▶ **Exercise aim**
Write the data out again, exactly as given.

▶ **Data block**
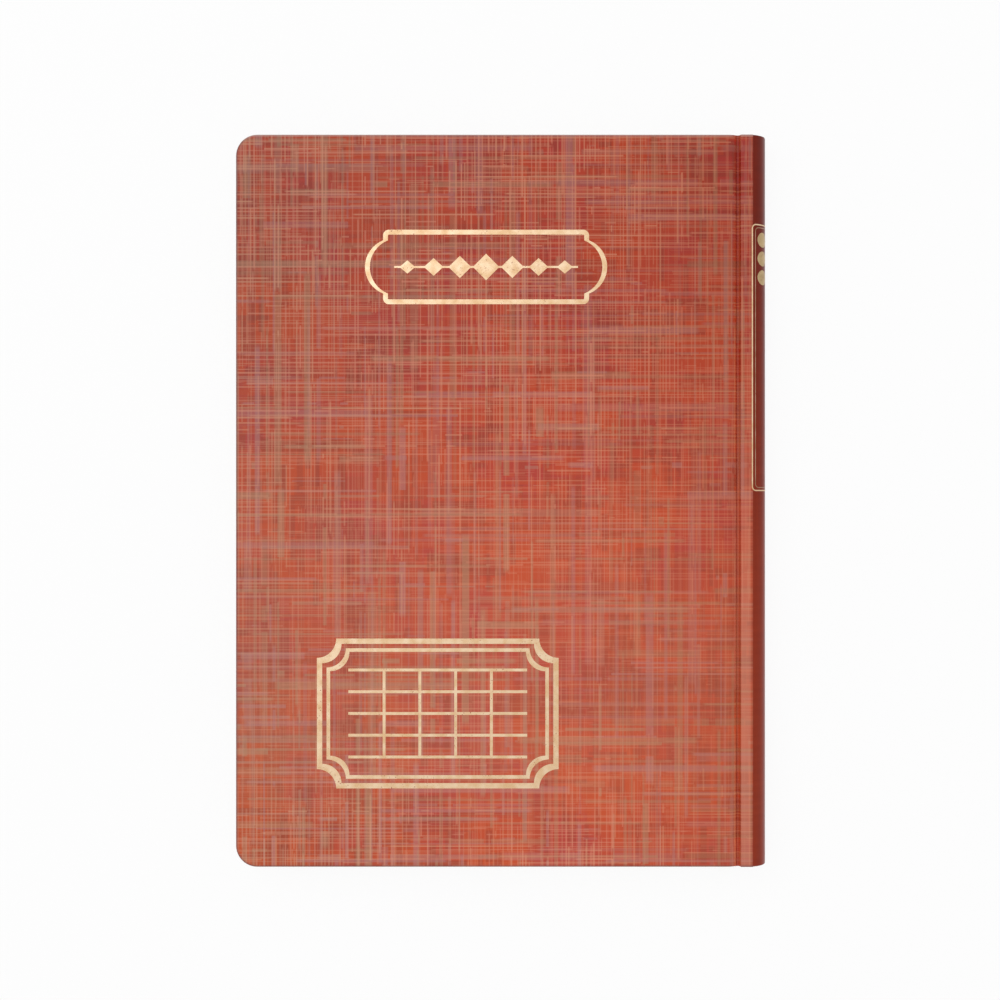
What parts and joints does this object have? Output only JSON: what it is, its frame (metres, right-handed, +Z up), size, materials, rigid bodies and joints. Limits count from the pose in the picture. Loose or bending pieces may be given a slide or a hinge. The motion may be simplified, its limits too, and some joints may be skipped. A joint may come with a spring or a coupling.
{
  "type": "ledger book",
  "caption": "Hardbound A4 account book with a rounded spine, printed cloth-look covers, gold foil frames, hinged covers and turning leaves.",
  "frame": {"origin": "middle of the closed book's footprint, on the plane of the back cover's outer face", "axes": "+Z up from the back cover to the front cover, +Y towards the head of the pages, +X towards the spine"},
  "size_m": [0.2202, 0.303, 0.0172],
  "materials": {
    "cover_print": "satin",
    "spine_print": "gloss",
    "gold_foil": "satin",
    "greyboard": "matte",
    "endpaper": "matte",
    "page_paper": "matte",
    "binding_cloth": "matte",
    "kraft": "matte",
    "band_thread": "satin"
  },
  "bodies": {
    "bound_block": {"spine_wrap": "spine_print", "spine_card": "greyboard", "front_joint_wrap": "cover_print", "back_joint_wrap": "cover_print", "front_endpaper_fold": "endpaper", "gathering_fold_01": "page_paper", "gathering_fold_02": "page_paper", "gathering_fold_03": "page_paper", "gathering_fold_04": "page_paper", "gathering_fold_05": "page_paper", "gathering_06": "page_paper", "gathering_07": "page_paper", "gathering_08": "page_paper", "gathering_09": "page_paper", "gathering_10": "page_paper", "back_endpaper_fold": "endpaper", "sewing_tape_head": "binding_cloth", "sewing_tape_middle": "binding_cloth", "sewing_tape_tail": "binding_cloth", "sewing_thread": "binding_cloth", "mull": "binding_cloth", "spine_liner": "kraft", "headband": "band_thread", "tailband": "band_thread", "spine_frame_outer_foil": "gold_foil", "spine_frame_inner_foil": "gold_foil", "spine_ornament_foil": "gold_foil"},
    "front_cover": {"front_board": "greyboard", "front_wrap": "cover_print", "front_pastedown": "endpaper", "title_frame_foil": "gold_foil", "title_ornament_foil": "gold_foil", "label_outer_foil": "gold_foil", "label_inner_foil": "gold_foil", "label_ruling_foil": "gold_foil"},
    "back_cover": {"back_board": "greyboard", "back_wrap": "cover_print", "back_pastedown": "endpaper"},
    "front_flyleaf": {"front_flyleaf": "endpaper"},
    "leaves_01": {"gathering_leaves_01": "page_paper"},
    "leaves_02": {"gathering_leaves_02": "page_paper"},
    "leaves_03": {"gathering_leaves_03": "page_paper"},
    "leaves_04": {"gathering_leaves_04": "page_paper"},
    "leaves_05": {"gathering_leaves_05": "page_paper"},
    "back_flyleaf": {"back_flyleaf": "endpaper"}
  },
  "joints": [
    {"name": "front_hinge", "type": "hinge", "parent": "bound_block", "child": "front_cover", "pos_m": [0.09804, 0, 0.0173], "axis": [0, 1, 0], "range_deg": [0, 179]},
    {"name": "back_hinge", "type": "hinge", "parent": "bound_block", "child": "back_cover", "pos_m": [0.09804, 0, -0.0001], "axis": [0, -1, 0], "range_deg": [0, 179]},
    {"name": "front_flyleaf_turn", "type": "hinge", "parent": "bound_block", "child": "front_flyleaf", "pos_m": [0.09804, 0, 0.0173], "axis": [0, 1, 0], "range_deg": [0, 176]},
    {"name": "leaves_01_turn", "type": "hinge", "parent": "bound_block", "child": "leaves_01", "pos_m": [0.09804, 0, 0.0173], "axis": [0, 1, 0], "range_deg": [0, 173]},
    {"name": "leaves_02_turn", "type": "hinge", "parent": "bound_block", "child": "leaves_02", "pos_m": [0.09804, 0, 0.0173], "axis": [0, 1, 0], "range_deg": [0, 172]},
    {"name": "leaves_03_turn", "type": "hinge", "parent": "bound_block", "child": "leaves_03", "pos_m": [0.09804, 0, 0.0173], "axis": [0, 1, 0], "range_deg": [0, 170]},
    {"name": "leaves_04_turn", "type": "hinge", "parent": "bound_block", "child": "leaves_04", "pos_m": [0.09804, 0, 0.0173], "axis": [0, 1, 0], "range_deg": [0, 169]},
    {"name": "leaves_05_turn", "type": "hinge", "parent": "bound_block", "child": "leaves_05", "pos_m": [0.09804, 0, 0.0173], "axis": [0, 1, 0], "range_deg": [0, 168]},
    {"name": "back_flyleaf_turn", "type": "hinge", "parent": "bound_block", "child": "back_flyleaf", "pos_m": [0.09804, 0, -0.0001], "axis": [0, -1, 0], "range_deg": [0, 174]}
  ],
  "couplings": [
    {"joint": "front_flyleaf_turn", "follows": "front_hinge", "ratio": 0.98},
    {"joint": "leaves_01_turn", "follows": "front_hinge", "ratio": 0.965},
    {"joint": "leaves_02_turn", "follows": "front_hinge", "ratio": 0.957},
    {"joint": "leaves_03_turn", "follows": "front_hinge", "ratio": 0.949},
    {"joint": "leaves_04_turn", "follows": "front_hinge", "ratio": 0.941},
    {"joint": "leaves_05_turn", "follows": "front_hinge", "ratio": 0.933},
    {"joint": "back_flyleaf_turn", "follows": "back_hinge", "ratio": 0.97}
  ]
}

▶ **Answer to this problem**
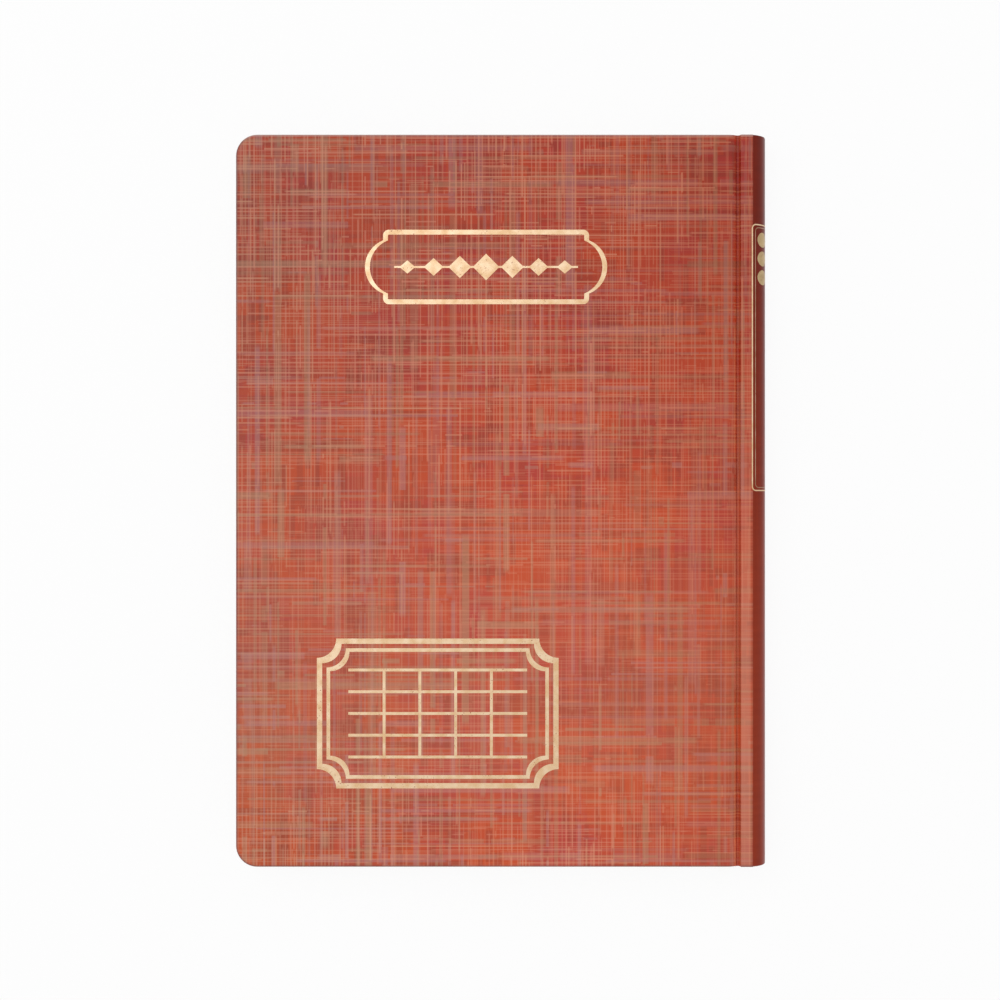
What parts and joints does this object have? Output only JSON: what it is, its frame (metres, right-handed, +Z up), size, materials, rigid bodies and joints. Limits count from the pose in the picture. Loose or bending pieces may be given a slide or a hinge. The motion may be simplified, its limits too, and some joints may be skipped. A joint may come with a spring or a coupling.
{
  "type": "ledger book",
  "caption": "Hardbound A4 account book with a rounded spine, printed cloth-look covers, gold foil frames, hinged covers and turning leaves.",
  "frame": {"origin": "middle of the closed book's footprint, on the plane of the back cover's outer face", "axes": "+Z up from the back cover to the front cover, +Y towards the head of the pages, +X towards the spine"},
  "size_m": [0.2202, 0.303, 0.0172],
  "materials": {
    "cover_print": "satin",
    "spine_print": "gloss",
    "gold_foil": "satin",
    "greyboard": "matte",
    "endpaper": "matte",
    "page_paper": "matte",
    "binding_cloth": "matte",
    "kraft": "matte",
    "band_thread": "satin"
  },
  "bodies": {
    "bound_block": {"spine_wrap": "spine_print", "spine_card": "greyboard", "front_joint_wrap": "cover_print", "back_joint_wrap": "cover_print", "front_endpaper_fold": "endpaper", "gathering_fold_01": "page_paper", "gathering_fold_02": "page_paper", "gathering_fold_03": "page_paper", "gathering_fold_04": "page_paper", "gathering_fold_05": "page_paper", "gathering_06": "page_paper", "gathering_07": "page_paper", "gathering_08": "page_paper", "gathering_09": "page_paper", "gathering_10": "page_paper", "back_endpaper_fold": "endpaper", "sewing_tape_head": "binding_cloth", "sewing_tape_middle": "binding_cloth", "sewing_tape_tail": "binding_cloth", "sewing_thread": "binding_cloth", "mull": "binding_cloth", "spine_liner": "kraft", "headband": "band_thread", "tailband": "band_thread", "spine_frame_outer_foil": "gold_foil", "spine_frame_inner_foil": "gold_foil", "spine_ornament_foil": "gold_foil"},
    "front_cover": {"front_board": "greyboard", "front_wrap": "cover_print", "front_pastedown": "endpaper", "title_frame_foil": "gold_foil", "title_ornament_foil": "gold_foil", "label_outer_foil": "gold_foil", "label_inner_foil": "gold_foil", "label_ruling_foil": "gold_foil"},
    "back_cover": {"back_board": "greyboard", "back_wrap": "cover_print", "back_pastedown": "endpaper"},
    "front_flyleaf": {"front_flyleaf": "endpaper"},
    "leaves_01": {"gathering_leaves_01": "page_paper"},
    "leaves_02": {"gathering_leaves_02": "page_paper"},
    "leaves_03": {"gathering_leaves_03": "page_paper"},
    "leaves_04": {"gathering_leaves_04": "page_paper"},
    "leaves_05": {"gathering_leaves_05": "page_paper"},
    "back_flyleaf": {"back_flyleaf": "endpaper"}
  },
  "joints": [
    {"name": "front_hinge", "type": "hinge", "parent": "bound_block", "child": "front_cover", "pos_m": [0.09804, 0, 0.0173], "axis": [0, 1, 0], "range_deg": [0, 179]},
    {"name": "back_hinge", "type": "hinge", "parent": "bound_block", "child": "back_cover", "pos_m": [0.09804, 0, -0.0001], "axis": [0, -1, 0], "range_deg": [0, 179]},
    {"name": "front_flyleaf_turn", "type": "hinge", "parent": "bound_block", "child": "front_flyleaf", "pos_m": [0.09804, 0, 0.0173], "axis": [0, 1, 0], "range_deg": [0, 176]},
    {"name": "leaves_01_turn", "type": "hinge", "parent": "bound_block", "child": "leaves_01", "pos_m": [0.09804, 0, 0.0173], "axis": [0, 1, 0], "range_deg": [0, 173]},
    {"name": "leaves_02_turn", "type": "hinge", "parent": "bound_block", "child": "leaves_02", "pos_m": [0.09804, 0, 0.0173], "axis": [0, 1, 0], "range_deg": [0, 172]},
    {"name": "leaves_03_turn", "type": "hinge", "parent": "bound_block", "child": "leaves_03", "pos_m": [0.09804, 0, 0.0173], "axis": [0, 1, 0], "range_deg": [0, 170]},
    {"name": "leaves_04_turn", "type": "hinge", "parent": "bound_block", "child": "leaves_04", "pos_m": [0.09804, 0, 0.0173], "axis": [0, 1, 0], "range_deg": [0, 169]},
    {"name": "leaves_05_turn", "type": "hinge", "parent": "bound_block", "child": "leaves_05", "pos_m": [0.09804, 0, 0.0173], "axis": [0, 1, 0], "range_deg": [0, 168]},
    {"name": "back_flyleaf_turn", "type": "hinge", "parent": "bound_block", "child": "back_flyleaf", "pos_m": [0.09804, 0, -0.0001], "axis": [0, -1, 0], "range_deg": [0, 174]}
  ],
  "couplings": [
    {"joint": "front_flyleaf_turn", "follows": "front_hinge", "ratio": 0.98},
    {"joint": "leaves_01_turn", "follows": "front_hinge", "ratio": 0.965},
    {"joint": "leaves_02_turn", "follows": "front_hinge", "ratio": 0.957},
    {"joint": "leaves_03_turn", "follows": "front_hinge", "ratio": 0.949},
    {"joint": "leaves_04_turn", "follows": "front_hinge", "ratio": 0.941},
    {"joint": "leaves_05_turn", "follows": "front_hinge", "ratio": 0.933},
    {"joint": "back_flyleaf_turn", "follows": "back_hinge", "ratio": 0.97}
  ]
}